Trudeau has taken to the world stage to tout Canada’s climate leadership, somehow ignoring the fact that the nation has missed every emissions reduction goal it has ever set but gleefully mandating the oil and gas industry to cut emissions by 42% by 2030. Ottawa says that goal can be reached by cutting methane output and new technologies such as carbon capture and storage. That target is unrealistic, says the Oil Sands Pathway Alliance, a group of Canadian oil and gas companies which is aiming for a 32% reduction in emissions by 2030.
“The Pathways Alliance has been clear that the interim goals set for our industry must be flexible, realistic and achievable,” said Alliance interim director Kendall Dilling in a statement.
But while industry struggles to meet the demands placed on it by government, what is government doing? If Mr. Trudeau fancies a favourable profile among his peers worldwide, then perhaps he should look at the ways Canada’s abundant supply of oil and natural gas could be put to good use — at home and abroad.
A poll conducted in March by Research Company for Canada Action found strong support exits among Canadians for its energy industry, with 78% supporting all Canadian energy including oil and gas. Three in four want more support for agriculture and almost 75% want the country’s mining and metals sector to be the world’s preferred supplier, as it operates to the highest environmental standards.
Canada has the capacity to increase oil and gas exports from our vast supplies by up to 300,000 barrels per day (bpd) to replace energy imports from Russia, which many nations are now refusing, federal Natural Resources Minister Jonathan Wilkinson has admitted. In that scenario, oil exports could increase 200,000 bpd and natural gas by up to 100,000 barrels of oil equivalent per day (boepd), Canada currently sends about 4 million bpd of oil to the U.S., a small portion of which is re-exported overseas, mostly to India, China and South Korea.
Russia thus far has been meeting roughly 40% of Europe’s natural gas needs but those consumers want to end that dependence. Canada’s oil and gas industry is ready to step up to do its part, but for that to happen, government must act in support of it, not just talk about it. Industry leaders have offered many times to sit down with government to discuss how best to move product to Europe and, indeed, to the nation’s East Coast. With little government support for LNG export-oriented terminals, and Ottawa’s willingness to let the Province of Quebec bar the Energy East pipeline from crossing its boundaries to take much-needed product to Canada’s Atlantic Provinces and beyond, any assertion that this is an energy-leading nation rings hollow.
As it stands, Canada has limited LNG capacity although it has infrastructure companies that are working to move their product efficiently and reliably while keeping emissions down. But more transmission and distribution infrastructure is needed, along with more export LNG facilities on both coasts. Likewise, the nation’s oil pipeline system is sparse, to say the least, Yet governments at all levels are slow to jump on board, a lack of initiative hurting both the industry and customers around the world.

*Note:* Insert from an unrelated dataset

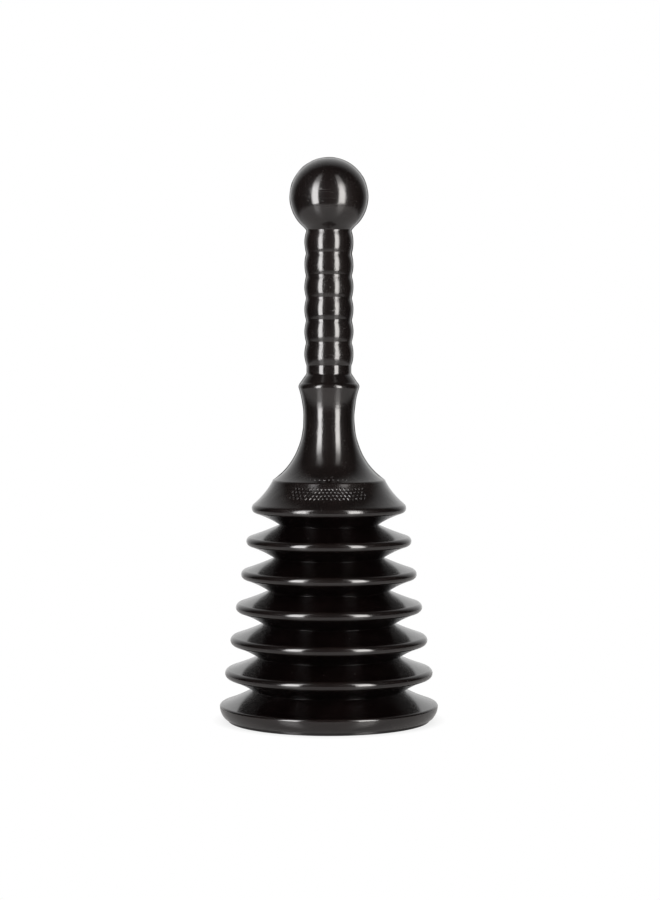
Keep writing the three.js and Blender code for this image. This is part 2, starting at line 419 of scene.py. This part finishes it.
def shoulder_cone():
    """The outside of the shoulder from its rounded rim up to the crease."""
    centre = (rim_radius(PLEATS) - SHOULDER_NOSE, rim_level(PLEATS))
    start = arc(centre, SHOULDER_NOSE, SHOULDER_NOSE_END, SHOULDER_NOSE_END, 0)[0]
    crease = (CREASE_RADIUS, CREASE_LEVEL)
    low = math.tan(math.radians(SHOULDER_LOW_SLOPE))
    high = math.tan(math.radians(SHOULDER_HIGH_SLOPE))
    run = start[0] - crease[0]
    across = (crease[1] - start[1] - low * run) / (high - low)
    pull = (crease[0] + across, crease[1] - high * across)
    return bend(start, pull, crease, CONE_STEPS)


def flare():
    """The outside of the bell from the crease up to the waist."""
    start = 180 + math.degrees(math.asin((WAIST_LEVEL - CREASE_LEVEL) / FLARE_HEIGHT))
    centre = (WAIST_RADIUS + FLARE_WIDTH, WAIST_LEVEL)
    return arc(centre, (FLARE_WIDTH, FLARE_HEIGHT), start, 180, FLARE_STEPS)


def waist_to_top():
    """From the waist up over the collar's rounded edge to the top of the bell."""
    sweep = math.degrees(math.asin((COLLAR_LEVEL - WAIST_LEVEL) / WAIST_CURVE))
    waist_centre = (WAIST_RADIUS + WAIST_CURVE, WAIST_LEVEL)
    waist = arc(waist_centre, WAIST_CURVE, 180, 180 - sweep, WAIST_STEPS)
    collar_centre = (waist[-1][0] - COLLAR_ROUND, waist[-1][1])
    collar = arc(collar_centre, COLLAR_ROUND, 0, COLLAR_ROUND_END, COLLAR_STEPS)
    top = line(collar[-1], (BELL_TOP_RADIUS, BELL_TOP), COLLAR_TOP_STEPS)
    return [*joined(waist, collar), *top]


def bell_outside():
    """From the bell's lower parting plane up to its top."""
    nose = arc(nose_centre(PLEATS), NOSE_RADIUS, -NOSE_SWEEP, 0, HALF_NOSE_STEPS)
    shoulder_centre = (rim_radius(PLEATS) - SHOULDER_NOSE, rim_level(PLEATS))
    shoulder = arc(shoulder_centre, SHOULDER_NOSE, 0, SHOULDER_NOSE_END, SHOULDER_STEPS)
    return [*joined(nose, shoulder, shoulder_cone(), flare()), *waist_to_top()]


def bell_outline():
    outside = bell_outside()
    below = 90 - math.degrees(web_angle(PLEATS, PLEATS - 1))
    flare_centre = (WAIST_RADIUS + FLARE_WIDTH, WAIST_LEVEL)
    radii = (FLARE_WIDTH + HANDLE_WALL, FLARE_HEIGHT + HANDLE_WALL / 2)
    flare_end = 180 + math.degrees(math.asin((WAIST_LEVEL - CREASE_LEVEL) / radii[1]))
    bore = (GROOVE_RADIUS - HANDLE_WALL, BELL_TOP)
    neck = (WAIST_RADIUS - HANDLE_WALL, COLLAR_LEVEL)
    inner_low = (inner_plane_radius(PLEATS, PLEATS - 1), BELL_BOTTOM)
    inner_flare = arc(flare_centre, radii, 180, flare_end, INNER_FLARE_STEPS)
    hollow = arc(nose_centre(PLEATS), NOSE_RADIUS - WALL, SHOULDER_NOSE_END, -below,
                 BELL_HOLLOW_STEPS)
    return joined(
        line(inner_low, outside[0], BUTT_STEPS),
        outside,
        line(outside[-1], bore, TUBE_END_STEPS),
        line(bore, neck, BUTT_STEPS),
        line(neck, inner_flare[0], BUTT_STEPS),
        inner_flare,
        line(inner_flare[-1], hollow[0], INNER_CONE_STEPS),
        hollow,
        line(hollow[-1], inner_low, BUTT_STEPS),
    )


def grip_outside():
    bulge = RIB_RADIUS - GROOVE_RADIUS
    curve = ((RIB_PITCH / 2) ** 2 + bulge ** 2) / (2 * bulge)
    sweep = math.degrees(math.asin(RIB_PITCH / 2 / curve))
    stub_end = (STUB_RADIUS, RIBS_START - (GROOVE_RADIUS - STUB_RADIUS))
    points = joined(
        bend((BELL_TOP_RADIUS, BELL_TOP), (STUB_RADIUS, BELL_TOP + STUB_PULL),
             (STUB_RADIUS, STUB_START), STUB_STEPS),
        line((STUB_RADIUS, STUB_START), stub_end, BUTT_STEPS),
        line(stub_end, (GROOVE_RADIUS, RIBS_START), TUBE_END_STEPS),
    )
    cut = sweep * (1 - GROOVE_ROUND / (RIB_PITCH / 2))
    for rib in range(RIBS):
        foot = (GROOVE_RADIUS, RIBS_START + RIB_PITCH * rib)
        centre = (RIB_RADIUS - curve, foot[1] + RIB_PITCH / 2)
        crown = arc(centre, curve, -cut, cut, CROWN_STEPS)
        points += bend(points[-1], foot, crown[0], GROOVE_STEPS)[1:-1] + crown
    fillet = bend((GROOVE_RADIUS, GRIP_TOP - 2 * BALL_FILLET),
                  (GROOVE_RADIUS, GRIP_TOP - BALL_FILLET),
                  (GROOVE_RADIUS + BALL_FILLET, GRIP_TOP), FILLET_STEPS)
    return [*points, (GROOVE_RADIUS, RIBS_START + RIB_PITCH * RIBS), *fillet]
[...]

Is it too costly to help the oil and gas industry? Well apparently Mr. Trudeau has found money to increase the dollars Canada sends to other countries, boosting that largesse 27% to C$8.4 billion in 2021 from C$6.6 billion in 2020. Of that, Afghanistan got C$178 million, Ethiopia C$140 million, Lebanon C$123 million (a 39% hike), South Sudan got C$115 million and Mali another C$109 million. In all, African nations received a third of the total. All that while healthcare, the homeless, veterans and pensioners suffer at home.
Fear not, Mr. Trudeau, the oil and gas industry is willing to spend its own money on its own projects — if support and legislative approvals come from government. Now the ball is in your court.